Researchers have come up with a possible green solution to the problem of how to get rid of hog waste -- poplar trees that suck up the waste like soda straws.
Young poplar trees have been planted on top of a hog waste lagoon in Whitakers, N.C. Researcher Frank Humenik shows the project to Sierra Club staffer Courtney Washburn.
Young poplar trees have been planted on top of a hog waste lagoon in Whitakers, N.C. Researcher Frank Humenik shows the project to Sierra Club staffer Courtney Washburn.Jason Ivester / Rocky Mount Telegram via AP
/ Source: The Associated Press

After years of struggling with the dirty disposal problem of sludge from hog waste lagoons, researchers have come up with a possible green solution -- poplar trees that suck up the waste like soda straws.

If the procedure works well enough to be approved by state water quality officials, it could more than cut in half the cost of closing a waste lagoon, currently done with bulldozers and dump trunks.

"It is a simple method," said Frank Humenik, coordinator of the animal waste management program at North Carolina State University.

Humenik has been working with Oregon researchers who have been experimenting the past few years with technology that relies on groves of fast-growing hybrid poplars to suck up waste.

'Natural purification'
Studies have found the trees can absorb nearly 3,000 gallons of effluent per acre per day, ridding the ground ammonia and nitrogen by safely metabolizing the compounds in their woody tissue.

Oregon State University water quality researcher Ron Minor said it could take 10 years before the trees clean the land well enough that it can be used again.

"Over time, the trees take up the nutrients and it is natural purification," Humenik said. "With the trees, you have a harvestable product."

The current method approved by the state of North Carolina to clean up hog lagoons is complex.

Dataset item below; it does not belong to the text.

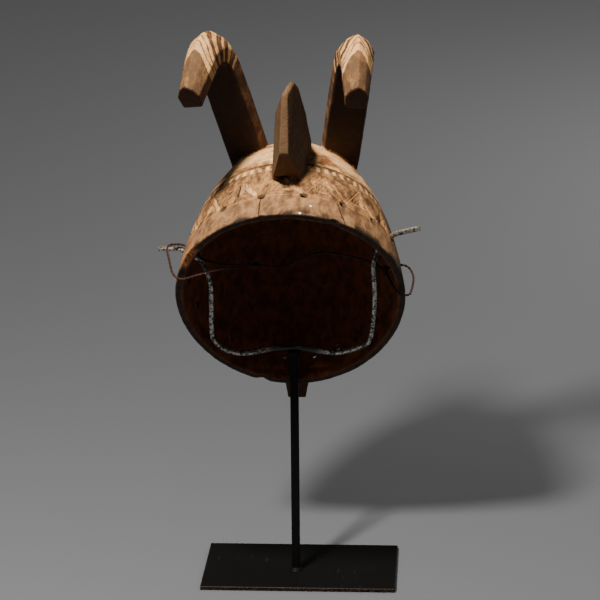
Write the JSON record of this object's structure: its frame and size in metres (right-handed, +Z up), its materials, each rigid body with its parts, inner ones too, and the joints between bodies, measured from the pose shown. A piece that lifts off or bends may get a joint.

First, the liquid is drained from the top of the lagoon onto existing sprayfields of grass at the farm. Then the farmer pays to have the sludge scooped out and trucked away to be spread thinly on acres of fields.

"We don't like to haul that stuff around," Humenik said.

1,700 lagoons await cleanup
Humenik said the sludge usually isn't welcomed by neighbors of the fields. The cost and politics of cleanup may be the reason only 20 lagoons were closed last year in the state, he said.

There are 1,700 inactive lagoons in North Carolina waiting cleanup and 4,500 more lagoons in use. North Carolina ranks second in hog production at 9.6 million animals, behind Iowa at 15 million head.

National Pork Board figures show one animal produces between 8,000 pounds and 64,000 pounds of waste a year, depending on its development.

Cleaning out a typical lagoon could cost as much as $40,000 an acre, not counting the cost of land on which to spread the sludge. The sludge can't fertilize crops for human consumption. Humenik said the typical lagoon cleanup using the poplars would cost between $15,000 and $20,000 for a lagoon that is two to three acres.